What the task asks: Please give back word for word the lines below, from the first one through the one with "colour: the wood's".

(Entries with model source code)
<<<<

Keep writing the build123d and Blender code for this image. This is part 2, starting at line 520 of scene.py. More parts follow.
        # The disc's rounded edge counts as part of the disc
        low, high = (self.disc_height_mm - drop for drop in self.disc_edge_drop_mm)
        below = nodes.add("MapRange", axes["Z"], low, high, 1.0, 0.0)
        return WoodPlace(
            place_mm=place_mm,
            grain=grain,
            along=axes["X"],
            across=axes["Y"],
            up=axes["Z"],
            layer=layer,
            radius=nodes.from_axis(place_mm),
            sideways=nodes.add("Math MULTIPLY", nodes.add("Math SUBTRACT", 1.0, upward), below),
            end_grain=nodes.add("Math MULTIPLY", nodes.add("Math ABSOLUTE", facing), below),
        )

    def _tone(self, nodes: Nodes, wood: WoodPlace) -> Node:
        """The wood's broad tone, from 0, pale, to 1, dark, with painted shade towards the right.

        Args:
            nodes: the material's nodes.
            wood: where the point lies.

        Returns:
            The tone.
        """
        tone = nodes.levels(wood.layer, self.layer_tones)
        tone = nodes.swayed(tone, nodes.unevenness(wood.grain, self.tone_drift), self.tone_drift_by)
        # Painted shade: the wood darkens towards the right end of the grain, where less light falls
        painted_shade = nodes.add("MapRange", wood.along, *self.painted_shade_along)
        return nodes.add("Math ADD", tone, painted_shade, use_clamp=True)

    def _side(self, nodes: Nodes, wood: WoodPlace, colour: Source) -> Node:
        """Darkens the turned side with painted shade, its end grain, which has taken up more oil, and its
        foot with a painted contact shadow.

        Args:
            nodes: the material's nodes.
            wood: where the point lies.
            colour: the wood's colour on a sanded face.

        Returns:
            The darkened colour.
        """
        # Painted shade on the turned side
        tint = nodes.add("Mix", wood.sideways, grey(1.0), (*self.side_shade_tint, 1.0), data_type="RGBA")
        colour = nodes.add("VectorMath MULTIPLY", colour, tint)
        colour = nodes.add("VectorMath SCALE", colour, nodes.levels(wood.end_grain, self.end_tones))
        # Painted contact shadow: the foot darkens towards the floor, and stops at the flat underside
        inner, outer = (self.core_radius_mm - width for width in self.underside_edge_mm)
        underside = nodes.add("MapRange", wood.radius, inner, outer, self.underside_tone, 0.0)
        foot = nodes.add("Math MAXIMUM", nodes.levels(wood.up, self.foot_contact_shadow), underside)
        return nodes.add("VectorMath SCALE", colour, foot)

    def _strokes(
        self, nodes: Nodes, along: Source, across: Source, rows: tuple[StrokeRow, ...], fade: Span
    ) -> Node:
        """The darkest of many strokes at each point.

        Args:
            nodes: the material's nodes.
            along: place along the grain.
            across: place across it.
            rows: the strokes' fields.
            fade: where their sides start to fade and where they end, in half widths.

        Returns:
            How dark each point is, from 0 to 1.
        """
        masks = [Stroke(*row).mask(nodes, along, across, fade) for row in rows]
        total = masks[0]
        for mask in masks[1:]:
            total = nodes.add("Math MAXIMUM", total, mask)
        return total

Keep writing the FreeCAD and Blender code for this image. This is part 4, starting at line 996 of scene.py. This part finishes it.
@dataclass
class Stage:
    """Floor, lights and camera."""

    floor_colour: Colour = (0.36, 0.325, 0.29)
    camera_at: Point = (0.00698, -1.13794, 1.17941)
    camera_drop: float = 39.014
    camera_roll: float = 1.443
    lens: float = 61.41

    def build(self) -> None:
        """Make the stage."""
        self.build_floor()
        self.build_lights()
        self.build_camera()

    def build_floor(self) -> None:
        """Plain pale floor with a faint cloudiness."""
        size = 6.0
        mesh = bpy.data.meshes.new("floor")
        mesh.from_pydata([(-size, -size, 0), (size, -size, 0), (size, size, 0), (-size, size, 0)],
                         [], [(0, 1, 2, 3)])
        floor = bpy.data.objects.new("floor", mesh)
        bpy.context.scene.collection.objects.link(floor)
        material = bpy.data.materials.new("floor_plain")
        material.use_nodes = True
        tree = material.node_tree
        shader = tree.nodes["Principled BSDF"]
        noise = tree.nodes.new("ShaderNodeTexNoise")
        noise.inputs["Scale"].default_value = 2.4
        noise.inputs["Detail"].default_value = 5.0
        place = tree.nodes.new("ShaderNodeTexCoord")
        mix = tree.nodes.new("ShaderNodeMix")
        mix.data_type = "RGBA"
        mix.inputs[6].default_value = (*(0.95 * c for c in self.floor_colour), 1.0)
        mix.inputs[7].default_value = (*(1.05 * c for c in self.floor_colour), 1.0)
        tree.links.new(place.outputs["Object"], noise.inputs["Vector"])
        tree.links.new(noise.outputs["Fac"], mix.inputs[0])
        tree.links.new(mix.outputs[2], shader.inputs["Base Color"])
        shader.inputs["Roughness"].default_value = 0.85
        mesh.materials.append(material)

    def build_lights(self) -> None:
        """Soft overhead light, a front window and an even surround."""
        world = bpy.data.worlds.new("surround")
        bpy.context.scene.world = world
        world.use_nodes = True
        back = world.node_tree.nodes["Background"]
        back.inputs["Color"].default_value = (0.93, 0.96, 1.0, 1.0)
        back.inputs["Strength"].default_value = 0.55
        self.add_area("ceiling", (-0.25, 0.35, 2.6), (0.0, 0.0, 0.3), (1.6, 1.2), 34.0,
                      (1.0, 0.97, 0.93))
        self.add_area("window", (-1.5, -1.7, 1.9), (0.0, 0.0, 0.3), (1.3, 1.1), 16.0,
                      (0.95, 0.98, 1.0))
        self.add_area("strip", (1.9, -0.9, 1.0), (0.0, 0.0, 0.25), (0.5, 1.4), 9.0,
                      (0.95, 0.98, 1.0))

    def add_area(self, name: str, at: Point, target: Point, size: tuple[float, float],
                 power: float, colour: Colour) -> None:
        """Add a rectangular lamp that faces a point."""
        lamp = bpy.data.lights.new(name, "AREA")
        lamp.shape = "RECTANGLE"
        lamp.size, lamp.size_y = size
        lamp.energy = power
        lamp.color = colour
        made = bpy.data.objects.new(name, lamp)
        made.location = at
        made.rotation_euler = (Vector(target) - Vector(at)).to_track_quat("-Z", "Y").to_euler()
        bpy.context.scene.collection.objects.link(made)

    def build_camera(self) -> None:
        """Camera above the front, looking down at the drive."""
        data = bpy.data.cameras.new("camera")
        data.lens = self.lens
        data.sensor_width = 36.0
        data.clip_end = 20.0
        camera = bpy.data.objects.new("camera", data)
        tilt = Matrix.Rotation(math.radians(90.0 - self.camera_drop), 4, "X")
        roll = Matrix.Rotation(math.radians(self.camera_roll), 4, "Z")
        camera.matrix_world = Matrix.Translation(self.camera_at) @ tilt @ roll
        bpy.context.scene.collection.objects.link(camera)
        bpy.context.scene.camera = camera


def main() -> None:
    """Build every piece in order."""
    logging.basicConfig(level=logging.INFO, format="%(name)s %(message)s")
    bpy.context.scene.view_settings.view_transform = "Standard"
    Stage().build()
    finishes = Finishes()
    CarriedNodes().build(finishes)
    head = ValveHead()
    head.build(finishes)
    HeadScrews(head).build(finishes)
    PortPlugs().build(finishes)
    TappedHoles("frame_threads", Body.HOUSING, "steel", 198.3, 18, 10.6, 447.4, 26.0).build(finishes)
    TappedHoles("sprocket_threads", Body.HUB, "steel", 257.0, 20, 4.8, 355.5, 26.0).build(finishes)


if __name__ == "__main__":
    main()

>>>>

Final answer:
Keep writing the build123d and Blender code for this image. This is part 2, starting at line 520 of scene.py. More parts follow.
        # The disc's rounded edge counts as part of the disc
        low, high = (self.disc_height_mm - drop for drop in self.disc_edge_drop_mm)
        below = nodes.add("MapRange", axes["Z"], low, high, 1.0, 0.0)
        return WoodPlace(
            place_mm=place_mm,
            grain=grain,
            along=axes["X"],
            across=axes["Y"],
            up=axes["Z"],
            layer=layer,
            radius=nodes.from_axis(place_mm),
            sideways=nodes.add("Math MULTIPLY", nodes.add("Math SUBTRACT", 1.0, upward), below),
            end_grain=nodes.add("Math MULTIPLY", nodes.add("Math ABSOLUTE", facing), below),
        )

    def _tone(self, nodes: Nodes, wood: WoodPlace) -> Node:
        """The wood's broad tone, from 0, pale, to 1, dark, with painted shade towards the right.

        Args:
            nodes: the material's nodes.
            wood: where the point lies.

        Returns:
            The tone.
        """
        tone = nodes.levels(wood.layer, self.layer_tones)
        tone = nodes.swayed(tone, nodes.unevenness(wood.grain, self.tone_drift), self.tone_drift_by)
        # Painted shade: the wood darkens towards the right end of the grain, where less light falls
        painted_shade = nodes.add("MapRange", wood.along, *self.painted_shade_along)
        return nodes.add("Math ADD", tone, painted_shade, use_clamp=True)

    def _side(self, nodes: Nodes, wood: WoodPlace, colour: Source) -> Node:
        """Darkens the turned side with painted shade, its end grain, which has taken up more oil, and its
        foot with a painted contact shadow.

        Args:
            nodes: the material's nodes.
            wood: where the point lies.
            colour: the wood's colour on a sanded face.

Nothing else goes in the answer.